MOSCOW — Russia's Prime Minister Dmitry Medvedev said Thursday that this week's failed space launch has dented the nation's prestige and that those to blame must be held responsible.

A Proton-M booster rocket launched
Monday failed to place two communications satellites into target
orbits, a mishap that followed several other botched launches. An
official investigation is under way.

Medvedev said Thursday the
failure could have been caused by “traditional sloppiness.” He says he
will chair a government meeting next week to look into the case and name
those responsible for the failure.

“We can’t tolerate that any
longer,” Medvedev said at the start of a Cabinet session. “We are losing
our prestige and billions of rubles.”

Russia’s space program has
suffered a series of humiliating failures blamed on manufacturing flaws
and engineering mistakes.
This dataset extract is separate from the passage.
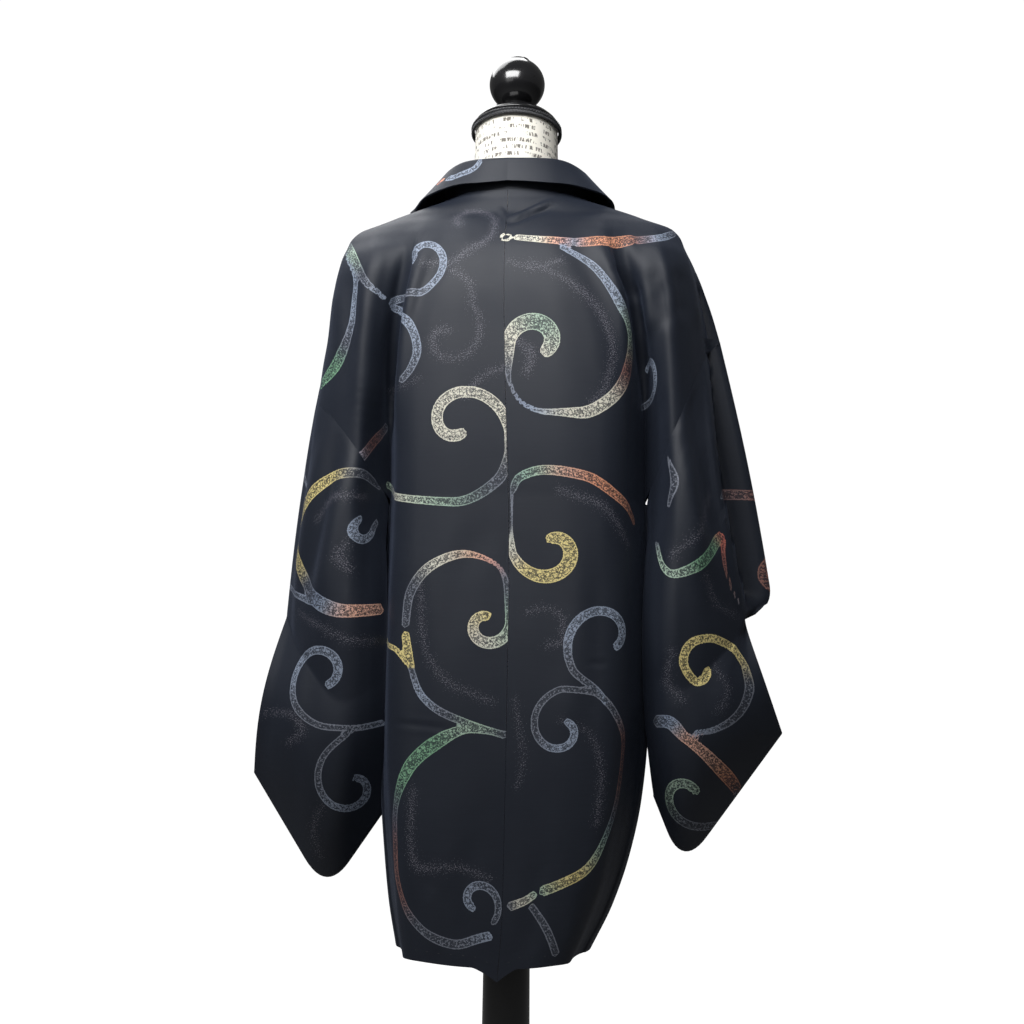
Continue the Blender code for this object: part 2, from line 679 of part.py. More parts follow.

They included the loss of a robotic probe
designed to study a moon of Mars that was launched in November and
eventually came crashing down in January.

In August 2011, a Soyuz
booster rocket similar to those ferrying crews and cargo to the
International Space Station failed, raising the prospect of leaving the
space outpost unmanned. Russian space officials eventually blamed the
crash on an “accidental” manufacturing flaw and checked all rockets for
similar problems, and the Soyuz launches resumed.

Those failures
followed other botched launches. Russia lost three navigation satellites
in December 2010, then a military satellite in February 2011 and a
telecommunications satellite in August of that year.

Officials
said the failed launches were rooted in the post-Soviet industrial
meltdown that has badly hurt a once proud space program, stymying its
modernization. Despite a steady increase of funding thanks to oil
revenues, Russia’s space industries continue to rely on outdated
equipment and an aging workforce, and quality standards have degraded.